## Task statement:
Would you quote the material below from its first line through the line containing "bed_dressing = 2; // [1.5:0.1:3]", exactly and with both ends included?
______
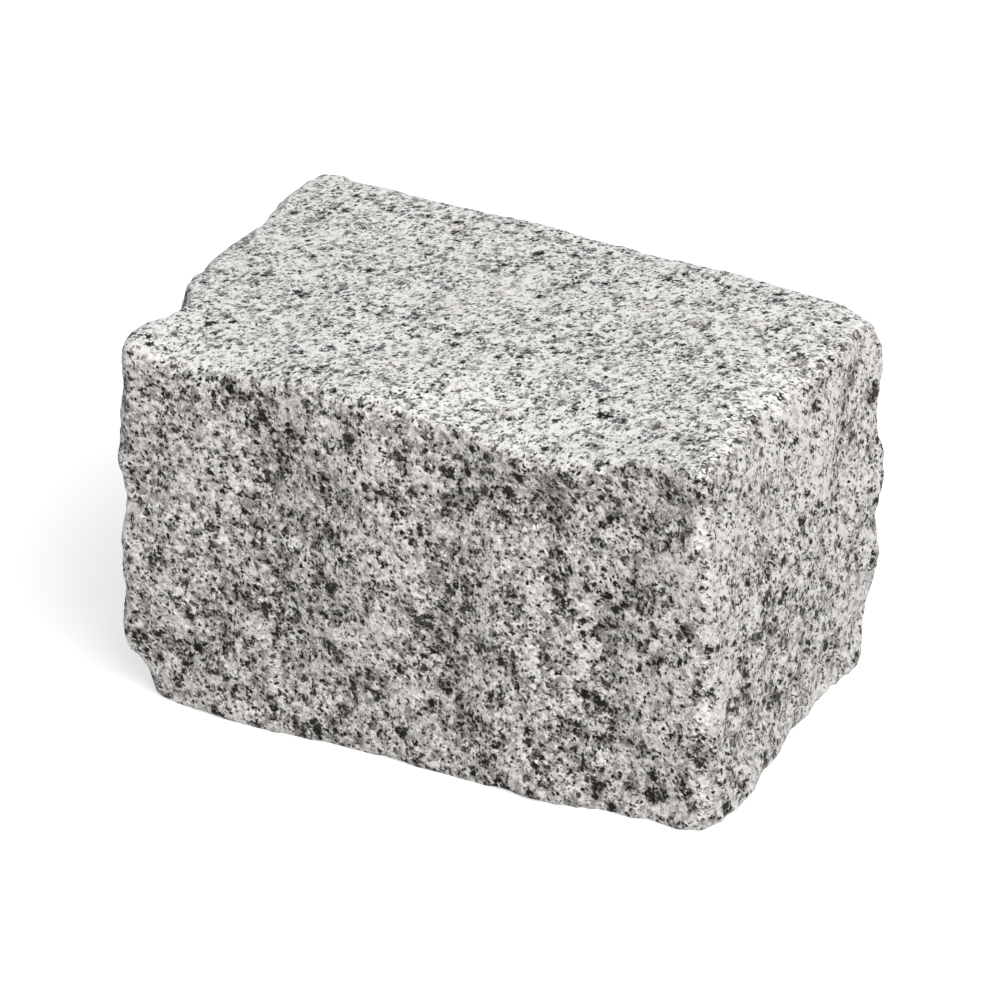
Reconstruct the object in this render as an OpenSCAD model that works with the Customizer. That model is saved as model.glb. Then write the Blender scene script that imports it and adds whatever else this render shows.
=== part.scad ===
// Paving sett: one block of granite, split to a rough cuboid and dressed flat on its bed.
// The origin is at the middle of the bed, +X runs along the sett and +Z up to the tread.
// Its surface is a lattice over the six faces of a block with rounded arrises, which is hewn
// in four steps: relief and chipped arrises, bosses and hollows, corners out of square, spalls.

/* [Block] */
// Length from one end face to the other
sett_length = 217; // [160:1:260]
// Width from the front face to the back face
sett_width = 140; // [110:1:170]
// Height from the bed to the tread
sett_height = 135; // [100:1:170]
// Rounding of the worn arrises
arris_radius = 4; // [3:0.5:8]
// Thickness dressed off the bed to make it flat
bed_dressing = 2; // [1.5:0.1:3]

/* [Tread corners out of square] */
// Front left corner of the tread: how far it stands off square, along and across
tread_front_left = [5.5, -5.5]; // [-12:0.5:12]
// Front right corner of the tread
tread_front_right = [-4.5, 3]; // [-12:0.5:12]
// Back right corner of the tread
tread_back_right = [4.5, -6]; // [-12:0.5:12]
// Back left corner of the tread
tread_back_left = [-8, 12]; // [-12:0.5:12]

/* [Bed corners out of square] */
// Front left corner of the bed: how far it stands off square, along and across
bed_front_left = [-0.5, -5]; // [-12:0.5:12]
// Front right corner of the bed
bed_front_right = [-0.5, 4.5]; // [-12:0.5:12]
// Back right corner of the bed
bed_back_right = [-1.5, -3.5]; // [-12:0.5:12]
// Back left corner of the bed
bed_back_left = [-3.5, 4]; // [-12:0.5:12]

/* [Relief] */
// Depth of the ridges that the splitting left on the four upright faces
ridge_depth = 1.7; // [0:0.1:3]
// Distance from one ridge to the next
ridge_pitch = 28; // [20:1:50]
// How many times longer than wide a ridge is, up the face
ridge_stretch = 3; // [1:0.1:4]
// Depth of the small hewn facets on the upright faces
facet_depth = 1.2; // [0:0.1:2]
// Width of one hewn facet
facet_width = 15; // [12:1:30]
// Share of that relief that the flatter tread and bed keep
tread_share = 0.25; // [0:0.05:0.4]
// Depth of the chips along the arrises
chip_depth = 2.5; // [0:0.1:4]
// Distance from one chip to the next
chip_pitch = 18; // [12:1:40]
// Number that picks one hewing out of many
hewing = 7; // [1:1:99]

/* [Spalls] */
// Radius of the hollow that the lost flake left in the left arris of the tread
left_spall_radius = 24; // [15:1:40]
// Depth of that hollow at the arris
left_spall_depth = 8; // [2:0.5:12]
// Radius of the hollow at the front left corner of the bed
foot_spall_radius = 45; // [25:1:60]
// Depth of that hollow at the corner
foot_spall_depth = 12; // [2:0.5:14]

/* [Surface] */
// Side of one cell of the surface
cell = 6; // [5.5:0.5:12]

/* [Hidden] */
granite_grey = "#bcbab6";

// Half sizes of the block before its bed is dressed, and the height of its middle
half = [sett_length, sett_width, sett_height + bed_dressing] / 2;
mid_height = half.z - bed_dressing;
x_axis = 0;
y_axis = 1;
z_axis = 2;

// Random numbers of the hewing, and the steps between the ones kept at neighbouring grid points
draws = rands(-1, 1, 997, hewing);
grid_steps = [73, 179, 283];
// The grid of random numbers is turned to this frame, so that no row of it lies along a face
grain = [[0.8, 0.6, 0], [-0.48, 0.64, 0.6], [0.36, -0.48, 0.8]];
grid_corners = [for (x = [0, 1], y = [0, 1], z = [0, 1]) [x, y, z]];

// Lattice lines along each arris that stay straight, and how far the rest stray, in cells
arris_lines = 3;
cell_stray = 0.28;

// How fast the chips run out onto the faces, and how much more of an arris is chipped than not
chip_fade = 4;
chip_cover = 0.2;

// Bosses and hollows: the end, side and level each is near, as shares of the half sizes from the
// middle, then its place from there, how far it spreads along each axis, and the way it pushes
bosses = [
    [[0, -1, 1], [48, 0, 0], [42, 26, 30], [0, -2, -9]],      // front arris of the tread, rolled over
    [[-1, -1, 1], [34, 0, 0], [26, 14, 12], [0, 1.5, -4]],    // its left end, rounded off
    [[-1, -1, 1], [0, 20, 0], [16, 24, 14], [0, 0, 2]],       // left end of the tread, standing high
    [[0, -1, 1], [50, 0, -20], [26, 14, 8], [0, 3.5, 0]],     // hollow under the front arris
    [[1, -1, 1], [-12, 0, -14], [10, 14, 9], [0, 3, 0]],      // hollow by the near corner of the tread
    [[1, 0, 1], [0, 0, 0], [12, 50, 14], [-3, 0, -3]],        // right arris of the tread, worn round
    [[-1, -1, 0], [0, 0, -16], [14, 14, 26], [2, 0, 0]],      // hollow on the left upright arris
    [[0, -1, 0], [-88, 0, 0], [16, 14, 50], [0, -2, 0]],      // broad rib at the left of the front face
    [[0, -1, 0], [-52, 0, 24], [12, 14, 26], [0, 4, 0]],      // flutes and ribs down that face
    [[0, -1, 0], [-66, 0, -16], [12, 14, 26], [0, 3.5, 0]],
    [[0, -1, 0], [-42, 0, -34], [10, 14, 22], [0, 3, 0]],
    [[0, -1, 0], [-14, 0, -4], [14, 14, 34], [0, -3, 0]],
    [[0, -1, 0], [12, 0, -30], [11, 14, 20], [0, 3, 0]],
    [[0, -1, 0], [46, 0, -8], [12, 14, 24], [0, -3, 0]],
    [[0, -1, 0], [74, 0, 0], [13, 14, 56], [0, 4, 0]],
    [[0, -1, -1], [84, 0, 14], [10, 14, 12], [0, 2, 0]],      // hollow down to the near bed corner
    [[0, -1, -1], [52, 0, 6], [18, 14, 20], [0, -5, -0.5]],   // foot of the front face
    [[-1, -1, -1], [22, 0, 20], [12, 14, 12], [0, 3, 0]],     // hollow near the left end of the foot
    [[-1, -1, -1], [4, 0, 0], [16, 16, 16], [0, 5, 0]],       // worn left corner of the foot
    [[1, 1, 0], [0, 0, -16], [16, 20, 32], [3.5, 1, 0]],      // boss on the back right upright arris
    [[1, 1, 1], [0, 0, -36], [12, 16, 10], [-2.5, -1, 0]],    // hollow above it
    [[1, 1, 1], [0, 0, 0], [14, 16, 14], [-2, -5, -2]],       // worn corners of the tread
    [[-1, 1, 1], [0, 0, 0], [16, 16, 14], [2.5, -1, 0.3]],
    [[0, 1, 1], [-45, 0, 0], [36, 16, 12], [0, 0.5, 0.5]],    // back arris of the tread, standing high
    [[1, -1, -1], [0, 0, 0], [12, 12, 14], [-2, 2, 0]],       // worn near corner of the bed
    [[1, 0, -1], [0, -34, 0], [14, 16, 14], [3, 0, 0]],       // boss and nick on the right arris of the bed
    [[1, 0, -1], [0, 6, 0], [14, 10, 12], [-2, 0, 1]],
    [[1, 1, -1], [0, -14, 0], [16, 16, 14], [2.5, 0, 0]],     // boss behind the nick
    [[0, 1, 0], [-30, 0, 0], [40, 14, 30], [0, 3, 0]],        // broad boss on the back face
    [[0, 1, -1], [50, 0, 20], [24, 14, 20], [0, -3.5, 0]],    // hollow at the foot of the back face
    [[-1, 0, 0], [0, 25, -10], [14, 26, 26], [-3.5, 0, 0]],   // broad boss on the left end face
    [[-1, 1, -1], [0, -20, 24], [14, 14, 20], [4, 0, 0]]      // hollow at the foot of that face
];

// Spalls: the end, side and level of the arris or corner, the place along it, the way the flake
// came off, and the radius and depth of the hollow it left
spalls = [
    [[-1, -1, 1], [0, 27, 0], [-1, 0, 0.35], left_spall_radius, left_spall_depth],
    [[-1, -1, -1], [0, 0, 4], [-1, -0.45, -0.35], foot_spall_radius, foot_spall_depth]
];

function mix(a, b, t) = a + (b - a) * t;

function unit(v) = v / norm(v);

// A point held inside a box of the given half sizes
function held(p, reach) = [for (a = [x_axis : z_axis]) max(-reach[a], min(reach[a], p[a]))];

// Random value from -1 to 1 kept at a grid point
function draw(place) = draws[abs(place * grid_steps) % len(draws)];

// Share that the low or the high side of a grid cell has in a value between them
function share(side, t) = side == 1 ? t : 1 - t;

// Smooth random value at a point, with about one swell in each unit of length
function wander(p) =
    let (
        low = [for (c = p) floor(c)],
        t = [for (c = p - low) c * c * (3 - 2 * c)]
    )
    [for (g = grid_corners) draw(low + g)]
        * [for (g = grid_corners) share(g.x, t.x) * share(g.y, t.y) * share(g.z, t.z)];

// Height of a surface of rounded scoops that meet in sharp crests, as much above zero as below
function scooped(p) = 0.5 - 2 * abs(wander(p));

// Height of the hewn relief at a point: long ridges up the faces, and small facets
function relief(p) =
    ridge_depth * scooped(grain * [p.x, p.y, p.z / ridge_stretch] / ridge_pitch)
    + facet_depth * scooped(grain * p / facet_width);

// Depth chipped off at a point: most on the middle of an arris, and nothing on the flat of a face
function chipped(p, out) =
    let (flat = max([for (c = out) abs(c)]))
    chip_depth * min(1, chip_fade * (1 - flat)) * max(0, chip_cover + wander(grain * p / chip_pitch));

// Place that a row of the two lists above names
function named_place(row) = [for (a = [x_axis : z_axis]) row[0][a] * half[a]] + row[1];

// How far all bosses and hollows together push a point
function pushed(p) =
    [for (b = bosses)
        let (away = p - named_place(b), spread = b[2])
        exp(-pow(away.x / spread.x, 2) - pow(away.y / spread.y, 2) - pow(away.z / spread.z, 2))]
        * [for (b = bosses) b[3]];

// How far a point moves because the corners of the bed and the tread stand off square
function off_square(p) =
    let (
        t = [for (a = [x_axis : z_axis]) (p[a] / half[a] + 1) / 2],
        front_left = mix(bed_front_left, tread_front_left, t.z),
        front_right = mix(bed_front_right, tread_front_right, t.z),
        back_left = mix(bed_back_left, tread_back_left, t.z),
        back_right = mix(bed_back_right, tread_back_right, t.z),
        shift = mix(mix(front_left, front_right, t.x), mix(back_left, back_right, t.x), t.y)
    )
    [shift.x, shift.y, 0];

// A point pushed out of the ball that each lost flake leaves
function spalled(p, row = 0) =
    row == len(spalls) ? p :
    let (
        s = spalls[row],
        corner = named_place(s),
        centre = corner + off_square(corner) + unit(s[2]) * (s[3] - s[4]),
        away = p - centre
    )
    spalled(norm(away) < s[3] ? centre + s[3] * unit(away) : p, row + 1);

// Point of the hewn surface for a point on the square block
function hewn(p) =
    let (
        core = held(p, half - arris_radius * [1, 1, 1]),
        out = unit(p - core),
        worn = core + arris_radius * out,
        depth = mix(1, tread_share, pow(out.z, 2)),
        raised = worn + out * (depth * relief(worn) - chipped(worn, out)) + pushed(worn)
    )
    spalled(raised + off_square(raised)) + [0, 0, mid_height];

// Lattice lines across a face: even cells, and two narrow ones on each arris
function stations(reach) =
    let (
        inner = reach - arris_radius,
        on_arris = reach - arris_radius / 2,
        cells = round(2 * inner / cell)
    )
    concat([-reach, -on_arris], [for (i = [0 : cells]) mix(-inner, inner, i / cells)], [on_arris, reach]);

// A point with its lattice axes u and v, and w out of the face, turned to stand on the face of one axis
function stood(p, axis) =
    axis == x_axis ? [p.z, p.x, p.y] :
    axis == y_axis ? [p.y, p.z, p.x] : p;

// One face of the block: the axis it crosses, which end of it, and its lattice lines both ways
function face(axis, end) = [axis, end, stations(half[(axis + 1) % 3]), stations(half[(axis + 2) % 3])];
faces = [for (axis = [x_axis : z_axis], end = [-1, 1]) face(axis, end)];

// How far a lattice point strays along its face, so that no two facets are alike
function stray(f, i, j) =
    let (
        lines_out = min(i, j, len(f[2]) - 1 - i, len(f[3]) - 1 - j),
        side = 2 * f[0] + f[1]
    )
    lines_out < arris_lines ? [0, 0, 0] : cell_stray * cell * [draw([i, j, side]), draw([j, side, i]), 0];

// Points of the hewn surface over the lattice of one face
function face_points(f) =
    [for (i = [0 : len(f[2]) - 1], j = [0 : len(f[3]) - 1])
        hewn(stood([f[2][i], f[3][j], f[1] * half[f[0]]] + stray(f, i, j), f[0]))];

// The two triangles of each cell, split along its shorter diagonal and wound clockwise seen from
// outside; the first number of the face's points comes with them
function face_triangles(f, points, first) =
    let (row = len(f[3]))
    [for (i = [0 : len(f[2]) - 2], j = [0 : row - 2])
        let (
            a = i * row + j,
            loop = f[1] > 0 ? [a, a + 1, a + row + 1, a + row] : [a, a + row, a + row + 1, a + 1],
            across = [for (n = [0, 1]) norm(points[loop[n + 2]] - points[loop[n]])],
            turn = across[0] < across[1] ? 0 : 1
        )
        each [for (corners = [[0, 1, 2], [0, 2, 3]]) [for (c = corners) first + loop[(c + turn) % 4]]]];

// How many points the faces before the given one have
function points_before(n) = n == 0 ? 0 : points_before(n - 1) + len(faces[n - 1][2]) * len(faces[n - 1][3]);

// The block with its bed still rough, moved to stand over the origin
module hewn_block() {
    points = [for (f = faces) face_points(f)];
    triangles = [for (n = [0 : len(faces) - 1]) each face_triangles(faces[n], points[n], points_before(n))];
    all_points = [for (face_set = points) each face_set];
    xs = [for (p = all_points) p.x];
    ys = [for (p = all_points) p.y];
    translate([-(min(xs) + max(xs)) / 2, -(min(ys) + max(ys)) / 2, 0])
        polyhedron(points = all_points, faces = triangles);
}

// Everything above the plane that the bed is dressed to
module above_bed() {
    room = 2 * [sett_length, sett_width, sett_height];
    translate([-room.x / 2, -room.y / 2, 0])
        cube(room);
}

module sett() {
    color(granite_grey)
        intersection() {
            hewn_block();
            above_bed();
        }
}

sett();
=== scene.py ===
import math

import bpy
import numpy as np
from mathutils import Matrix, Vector, noise


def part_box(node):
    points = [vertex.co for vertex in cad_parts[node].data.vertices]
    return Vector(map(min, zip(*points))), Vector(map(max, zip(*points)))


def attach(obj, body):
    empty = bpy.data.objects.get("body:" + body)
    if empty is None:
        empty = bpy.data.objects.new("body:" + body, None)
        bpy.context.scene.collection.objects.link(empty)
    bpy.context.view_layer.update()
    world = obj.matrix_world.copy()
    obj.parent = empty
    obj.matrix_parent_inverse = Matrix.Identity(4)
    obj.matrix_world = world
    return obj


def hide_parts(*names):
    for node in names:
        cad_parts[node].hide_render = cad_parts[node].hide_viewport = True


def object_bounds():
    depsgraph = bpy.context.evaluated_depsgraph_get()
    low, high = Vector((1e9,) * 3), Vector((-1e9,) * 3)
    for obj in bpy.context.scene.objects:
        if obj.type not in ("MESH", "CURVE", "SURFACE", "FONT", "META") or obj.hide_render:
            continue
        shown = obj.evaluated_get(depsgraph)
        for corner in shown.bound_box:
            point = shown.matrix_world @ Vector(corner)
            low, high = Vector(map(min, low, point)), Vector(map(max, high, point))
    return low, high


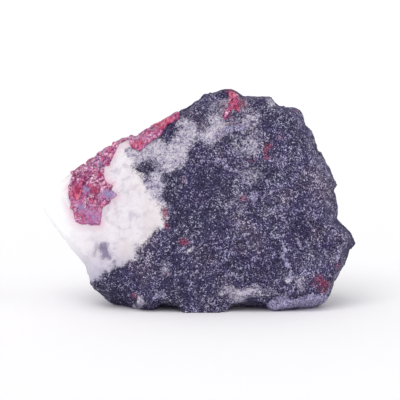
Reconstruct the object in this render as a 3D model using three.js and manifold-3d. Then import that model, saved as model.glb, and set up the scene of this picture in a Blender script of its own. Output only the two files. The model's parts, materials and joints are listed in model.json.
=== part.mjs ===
// Cinnabar on matrix: a broken hand specimen of dark dolostone with a white calcite end,
// a crust of cinnabar crystals grown over its upper left shoulder and a small patch on its crest.
//
// Shapes are worked out in the frame of the broken front face: x to the right, y up the face and
// z straight out of it, in millimetres. The specimen group then stands the stone on its base, +Z up.

import * as THREE from 'three';
import Module from 'manifold-3d';
import { mergeVertices } from 'three/addons/utils/BufferGeometryUtils.js';
import { ImprovedNoise } from 'three/addons/math/ImprovedNoise.js';
import { MeshSurfaceSampler } from 'three/addons/math/MeshSurfaceSampler.js';

const wasm = await Module();
wasm.setup();

// ---------------------------------------------------------------- driving dimensions

const LEAN = THREE.MathUtils.degToRad( 8 ); // the front face leans back this far from upright
const BASE_HEIGHT = 1.4; // height of the flat broken base along the upright, in the face frame
const HEART = new THREE.Vector2( 0, 20 ); // point of the front face that the whole outline is seen from

const CELLS = { across: 28, up: 21, deep: 9 }; // facets of the stone, about 2 mm wide
const GIRTH = 0.7; // where the stone is widest, from 0 at its back to 1 at its front
const BACK_TAPER = 5.5; // how far the sides draw in towards the back
const TAPER_CURVE = 1.9; // the higher, the later the sides draw in
const BEVEL_CURVE = 1.6;
const BEVEL_LUMPS = 0.3; // share of the sides' lumps that the front bevel has
const BEYOND = 60; // further than the stone reaches from anywhere inside it

// Lumps of the broken surfaces: [ height, distance apart, seed ].
const SIDE_LUMPS = [ 0.9, 8, 3.7 ];
const TAPER_LUMPS = [ 2.5, 14, 8.1 ];
const FRONT_LUMPS = [ [ 0.5, 9, 1.3 ], [ 0.35, 3.6, 5.9 ] ];
const BACK_LUMPS = [ [ 0.9, 10, 2.2 ], [ 0.45, 4, 7.4 ] ];

const SEAM = 0.3; // clearance between the cinnabar and the stone
const FLOOR_SEAM = 0.48; // clearance under the cinnabar, along the way that it is sunk
const SKIN_DEPTH = 0.35; // how far the cinnabar's massive skin lies under the tips of its crystals
const CRUST_DEPTH = 1.9; // depth of the hollow in which the crust has grown
const PATCH_DEPTH = 1.5;
const PATCH_BACK = 3.5; // the patch ends here on the top of the stone
const CRUST_INWARD = new THREE.Vector3( 0.42, - 0.78, - 0.44 ); // the way that the crust is sunk
const PATCH_INWARD = new THREE.Vector3( 0, - 0.5, - 0.85 );

// Outline of the stone, clockwise from the lower left corner.
const OUTLINE = [
	[ - 22.3, 3.6 ], [ - 22.4, 6.3 ], [ - 23.2, 9.0 ], [ - 27.7, 14.0 ], [ - 31.4, 18.2 ],
	[ - 32.6, 20.7 ], [ - 31.2, 23.3 ], [ - 29.0, 25.8 ], [ - 22.9, 30.2 ], [ - 19.5, 32.8 ], [ - 15.6, 35.2 ],
	[ - 12.8, 35.3 ], [ - 9.1, 37.6 ], [ - 5.0, 40.2 ], [ - 2.9, 41.0 ], [ - 0.2, 43.4 ], [ 2.3, 44.5 ],
	[ 5.0, 45.1 ], [ 6.4, 44.8 ], [ 8.5, 43.4 ], [ 12.1, 43.6 ], [ 13.6, 44.0 ], [ 14.7, 43.6 ],
	[ 15.8, 41.4 ], [ 19.6, 41.3 ], [ 20.4, 40.6 ], [ 21.3, 37.4 ], [ 22.8, 36.0 ], [ 24.3, 32.5 ],
	[ 26.5, 29.2 ], [ 28.5, 25.3 ], [ 27.3, 24.1 ], [ 28.3, 21.0 ], [ 27.9, 17.9 ], [ 31.8, 14.3 ],
	[ 31.6, 13.3 ], [ 30.1, 11.7 ], [ 29.3, 8.9 ], [ 27.3, 6.2 ], [ 26.3, 3.1 ], [ 25.2, 1.5 ],
	[ 23.5, 0.7 ], [ 15.4, - 1.2 ], [ 13.3, 0.0 ], [ 9.6, 0.6 ], [ 6.4, 0.5 ], [ 4.4, - 1.6 ],
	[ - 2.8, - 1.6 ], [ - 4.8, 0.4 ], [ - 8.0, 0.8 ], [ - 9.6, - 0.7 ], [ - 14.6, - 1.5 ], [ - 16.2, 0.3 ],
	[ - 21.0, 2.0 ],
];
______
## Correct result:
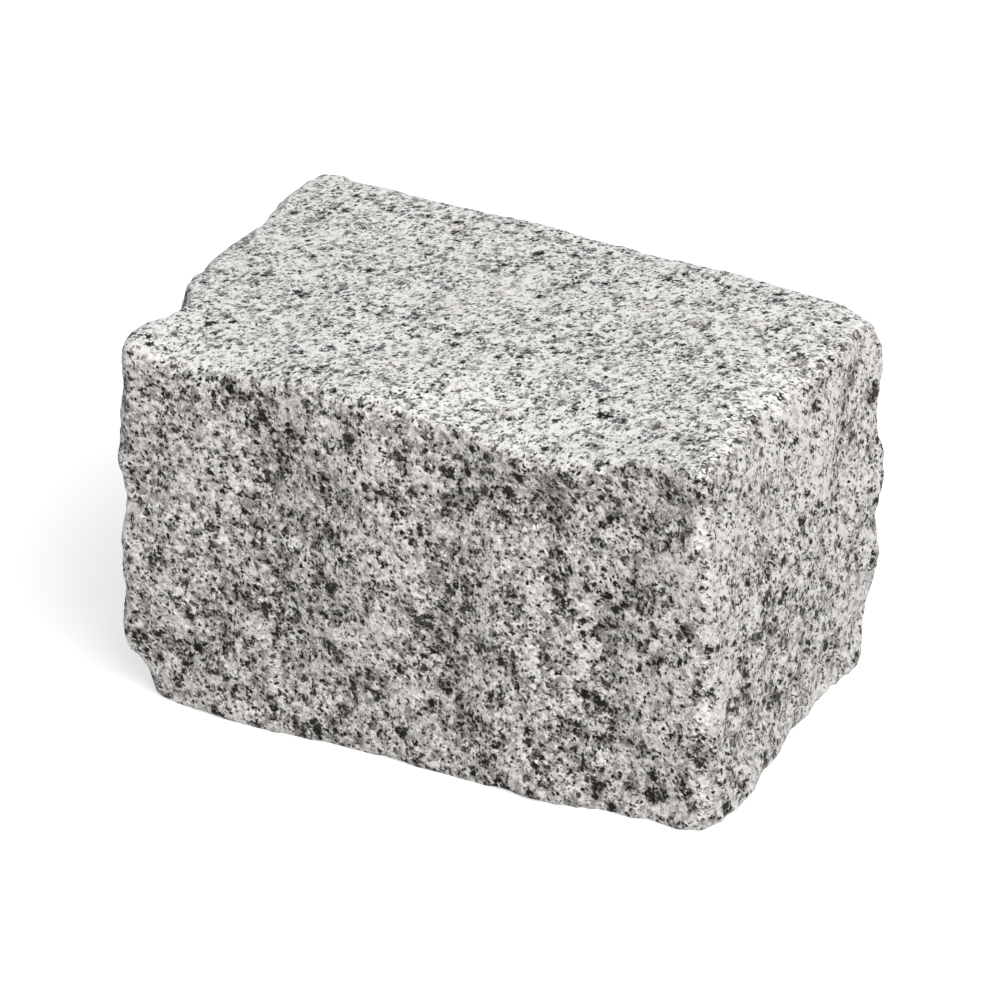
Reconstruct the object in this render as an OpenSCAD model that works with the Customizer. That model is saved as model.glb. Then write the Blender scene script that imports it and adds whatever else this render shows.
=== part.scad ===
// Paving sett: one block of granite, split to a rough cuboid and dressed flat on its bed.
// The origin is at the middle of the bed, +X runs along the sett and +Z up to the tread.
// Its surface is a lattice over the six faces of a block with rounded arrises, which is hewn
// in four steps: relief and chipped arrises, bosses and hollows, corners out of square, spalls.

/* [Block] */
// Length from one end face to the other
sett_length = 217; // [160:1:260]
// Width from the front face to the back face
sett_width = 140; // [110:1:170]
// Height from the bed to the tread
sett_height = 135; // [100:1:170]
// Rounding of the worn arrises
arris_radius = 4; // [3:0.5:8]
// Thickness dressed off the bed to make it flat
bed_dressing = 2; // [1.5:0.1:3]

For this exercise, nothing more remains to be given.